Dataset content:
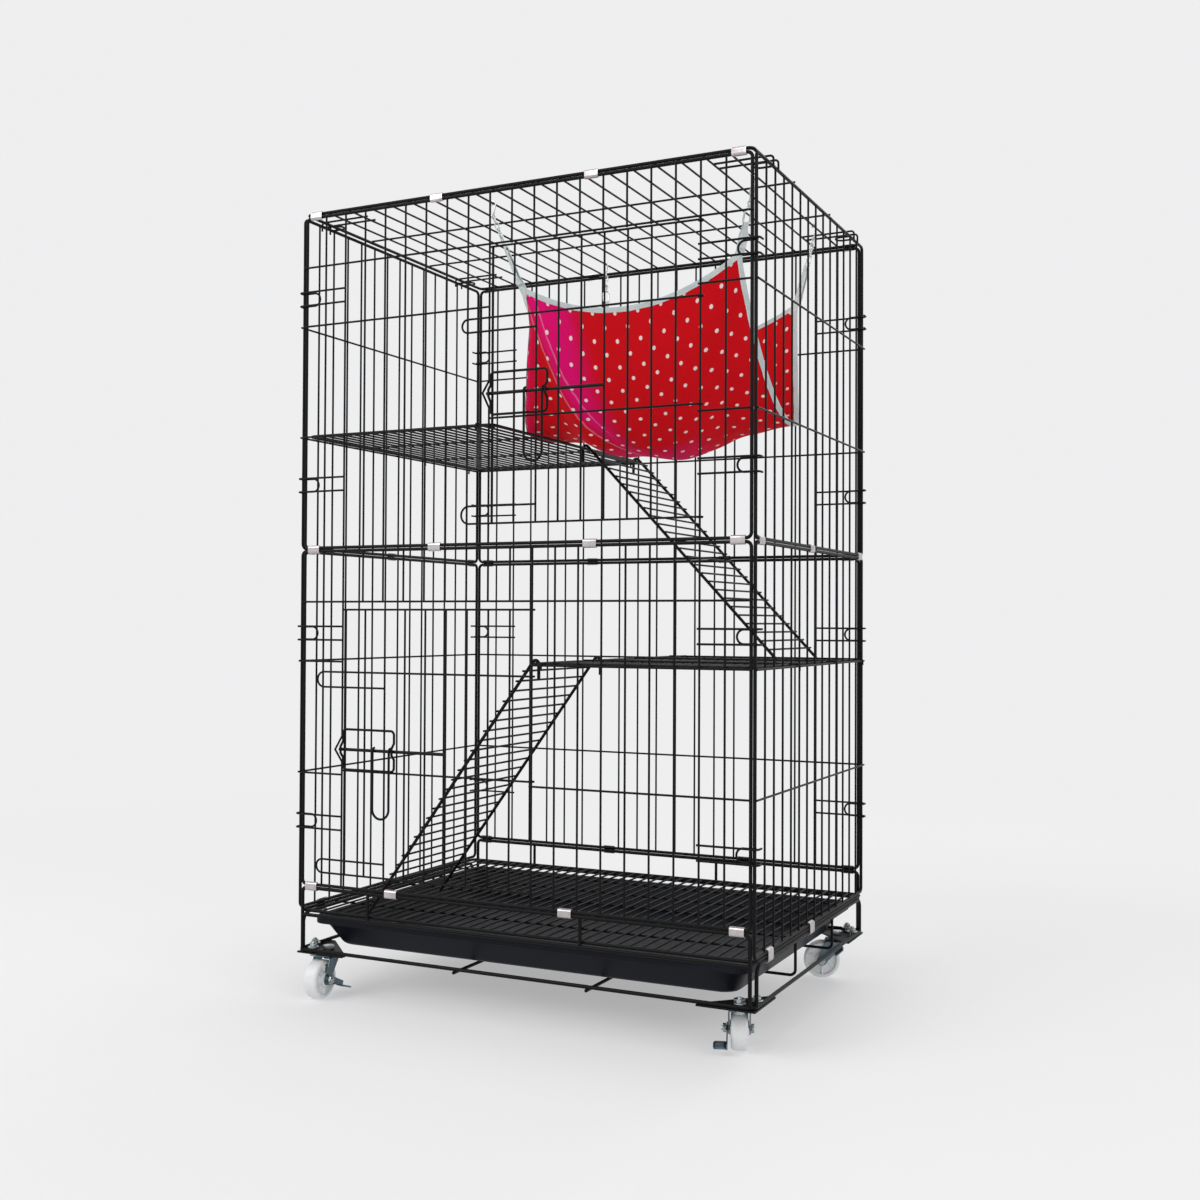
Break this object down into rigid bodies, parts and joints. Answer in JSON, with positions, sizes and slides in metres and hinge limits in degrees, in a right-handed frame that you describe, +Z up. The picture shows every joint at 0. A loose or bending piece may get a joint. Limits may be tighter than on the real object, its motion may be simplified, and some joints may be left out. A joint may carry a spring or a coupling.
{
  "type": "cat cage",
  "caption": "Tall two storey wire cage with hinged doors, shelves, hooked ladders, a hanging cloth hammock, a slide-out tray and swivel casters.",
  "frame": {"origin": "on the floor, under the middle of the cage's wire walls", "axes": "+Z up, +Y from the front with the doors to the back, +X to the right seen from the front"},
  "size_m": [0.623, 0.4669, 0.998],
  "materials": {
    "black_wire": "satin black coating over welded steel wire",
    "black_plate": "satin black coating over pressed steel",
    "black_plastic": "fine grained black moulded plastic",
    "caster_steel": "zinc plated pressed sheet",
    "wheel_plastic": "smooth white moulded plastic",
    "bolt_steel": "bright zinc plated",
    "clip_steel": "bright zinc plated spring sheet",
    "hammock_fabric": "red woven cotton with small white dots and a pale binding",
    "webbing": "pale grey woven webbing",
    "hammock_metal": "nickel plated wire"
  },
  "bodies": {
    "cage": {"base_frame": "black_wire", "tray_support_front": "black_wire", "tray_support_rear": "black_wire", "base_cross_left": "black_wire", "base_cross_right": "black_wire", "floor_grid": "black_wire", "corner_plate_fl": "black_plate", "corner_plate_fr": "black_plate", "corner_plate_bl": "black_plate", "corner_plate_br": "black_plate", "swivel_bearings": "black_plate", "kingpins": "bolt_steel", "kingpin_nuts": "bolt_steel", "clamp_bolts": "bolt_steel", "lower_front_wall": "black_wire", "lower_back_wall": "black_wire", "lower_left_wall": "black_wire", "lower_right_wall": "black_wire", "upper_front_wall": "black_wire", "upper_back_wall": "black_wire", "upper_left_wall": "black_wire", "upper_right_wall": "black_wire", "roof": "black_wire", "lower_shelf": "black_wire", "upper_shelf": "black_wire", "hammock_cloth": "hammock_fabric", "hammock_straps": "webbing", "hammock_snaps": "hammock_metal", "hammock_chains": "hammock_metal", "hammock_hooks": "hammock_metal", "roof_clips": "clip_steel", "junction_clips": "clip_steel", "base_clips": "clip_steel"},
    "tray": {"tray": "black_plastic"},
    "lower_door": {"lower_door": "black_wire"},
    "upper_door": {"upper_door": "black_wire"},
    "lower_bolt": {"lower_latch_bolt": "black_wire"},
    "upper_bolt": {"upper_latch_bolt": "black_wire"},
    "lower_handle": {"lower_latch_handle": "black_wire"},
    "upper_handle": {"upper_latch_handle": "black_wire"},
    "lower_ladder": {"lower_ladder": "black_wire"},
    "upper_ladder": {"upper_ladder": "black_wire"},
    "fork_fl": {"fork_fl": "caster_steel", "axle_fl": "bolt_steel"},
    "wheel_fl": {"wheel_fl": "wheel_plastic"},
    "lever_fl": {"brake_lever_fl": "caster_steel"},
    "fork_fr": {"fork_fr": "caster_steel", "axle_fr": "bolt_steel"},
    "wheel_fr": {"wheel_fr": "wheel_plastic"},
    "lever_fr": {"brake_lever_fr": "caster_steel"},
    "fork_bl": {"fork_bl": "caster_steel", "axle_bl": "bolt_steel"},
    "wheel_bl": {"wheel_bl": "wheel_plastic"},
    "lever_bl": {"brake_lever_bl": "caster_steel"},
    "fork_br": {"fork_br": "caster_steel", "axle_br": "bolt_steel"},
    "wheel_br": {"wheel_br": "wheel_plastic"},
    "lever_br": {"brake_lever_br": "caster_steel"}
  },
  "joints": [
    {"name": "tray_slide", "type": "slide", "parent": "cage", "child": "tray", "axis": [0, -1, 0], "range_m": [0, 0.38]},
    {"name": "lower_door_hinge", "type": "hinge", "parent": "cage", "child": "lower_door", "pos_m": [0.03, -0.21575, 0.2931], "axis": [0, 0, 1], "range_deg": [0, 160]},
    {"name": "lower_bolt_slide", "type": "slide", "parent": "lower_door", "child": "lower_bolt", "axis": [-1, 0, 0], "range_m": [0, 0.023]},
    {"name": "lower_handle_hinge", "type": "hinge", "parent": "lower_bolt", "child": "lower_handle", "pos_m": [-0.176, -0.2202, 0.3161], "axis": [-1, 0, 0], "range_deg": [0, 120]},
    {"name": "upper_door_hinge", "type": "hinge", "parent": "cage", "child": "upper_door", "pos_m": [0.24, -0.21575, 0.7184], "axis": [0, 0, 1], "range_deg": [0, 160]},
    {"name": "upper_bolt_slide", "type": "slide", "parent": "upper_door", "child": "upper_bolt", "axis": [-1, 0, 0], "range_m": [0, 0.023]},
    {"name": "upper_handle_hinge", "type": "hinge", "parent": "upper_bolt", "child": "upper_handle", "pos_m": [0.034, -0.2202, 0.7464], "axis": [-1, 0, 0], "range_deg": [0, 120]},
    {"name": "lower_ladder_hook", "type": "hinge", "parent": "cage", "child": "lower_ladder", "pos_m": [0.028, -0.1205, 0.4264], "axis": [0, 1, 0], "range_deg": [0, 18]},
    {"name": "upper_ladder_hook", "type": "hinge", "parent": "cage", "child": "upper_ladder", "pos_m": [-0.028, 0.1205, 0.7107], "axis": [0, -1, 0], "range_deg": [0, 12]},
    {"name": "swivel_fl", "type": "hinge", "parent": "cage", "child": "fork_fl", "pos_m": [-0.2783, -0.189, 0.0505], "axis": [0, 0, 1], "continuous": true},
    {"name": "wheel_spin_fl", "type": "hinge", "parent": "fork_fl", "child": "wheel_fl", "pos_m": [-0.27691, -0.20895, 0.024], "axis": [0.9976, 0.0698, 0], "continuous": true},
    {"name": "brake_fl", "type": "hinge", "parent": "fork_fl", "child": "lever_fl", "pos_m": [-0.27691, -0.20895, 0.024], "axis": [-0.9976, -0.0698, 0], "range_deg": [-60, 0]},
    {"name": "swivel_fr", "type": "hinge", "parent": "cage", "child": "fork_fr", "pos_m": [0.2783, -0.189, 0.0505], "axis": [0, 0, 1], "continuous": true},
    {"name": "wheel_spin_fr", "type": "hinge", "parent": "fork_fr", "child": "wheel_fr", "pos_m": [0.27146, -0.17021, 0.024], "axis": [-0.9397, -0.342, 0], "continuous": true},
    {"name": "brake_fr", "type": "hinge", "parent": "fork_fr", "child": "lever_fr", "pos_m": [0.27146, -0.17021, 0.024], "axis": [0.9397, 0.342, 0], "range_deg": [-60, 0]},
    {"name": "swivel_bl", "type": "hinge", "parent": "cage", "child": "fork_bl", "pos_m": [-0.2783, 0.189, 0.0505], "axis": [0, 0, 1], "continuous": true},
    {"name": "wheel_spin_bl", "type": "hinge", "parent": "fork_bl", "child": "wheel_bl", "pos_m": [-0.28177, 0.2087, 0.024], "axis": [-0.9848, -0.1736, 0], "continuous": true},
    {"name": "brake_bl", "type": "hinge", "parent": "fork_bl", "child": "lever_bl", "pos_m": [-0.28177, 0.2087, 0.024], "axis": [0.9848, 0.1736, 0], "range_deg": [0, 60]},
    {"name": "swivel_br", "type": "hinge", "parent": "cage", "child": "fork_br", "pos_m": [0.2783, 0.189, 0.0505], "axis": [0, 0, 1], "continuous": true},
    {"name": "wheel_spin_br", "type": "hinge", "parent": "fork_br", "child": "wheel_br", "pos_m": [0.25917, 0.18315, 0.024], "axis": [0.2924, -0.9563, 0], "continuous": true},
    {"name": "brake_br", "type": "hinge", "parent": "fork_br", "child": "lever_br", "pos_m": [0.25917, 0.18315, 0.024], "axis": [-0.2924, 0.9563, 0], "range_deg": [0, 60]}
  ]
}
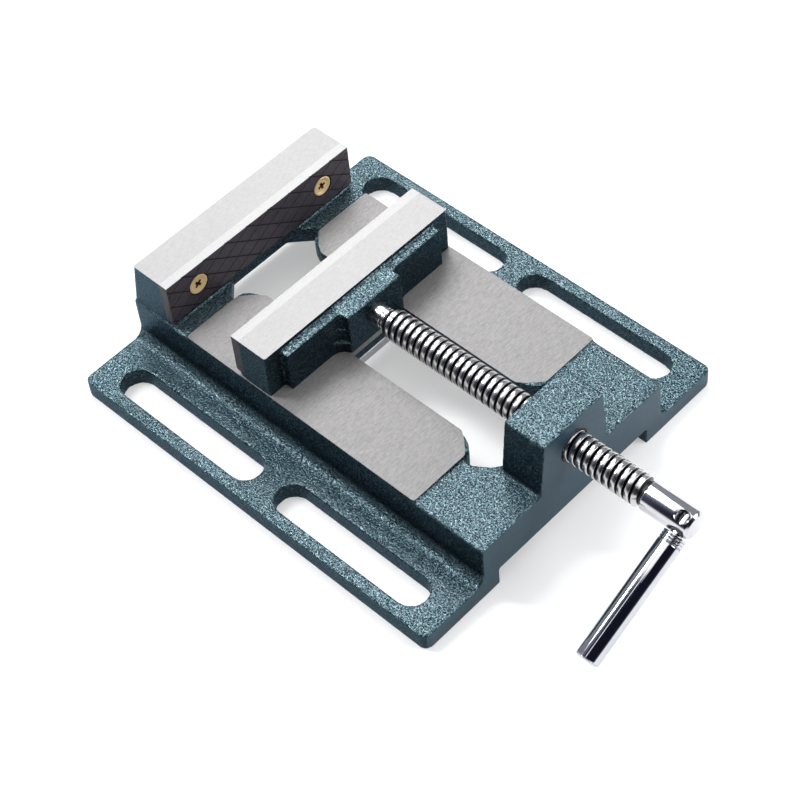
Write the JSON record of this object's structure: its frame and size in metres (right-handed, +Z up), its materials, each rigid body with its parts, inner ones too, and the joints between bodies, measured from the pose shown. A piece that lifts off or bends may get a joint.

Task to carry out: Return every line in the listing that contains the word "materials".

Expected answer:
  "materials": {
Write the JSON record of this object's structure: its frame and size in metres (right-handed, +Z up), its materials, each rigid body with its parts, inner ones too, and the joints between bodies, measured from the pose shown. A piece that lifts off or bends may get a joint.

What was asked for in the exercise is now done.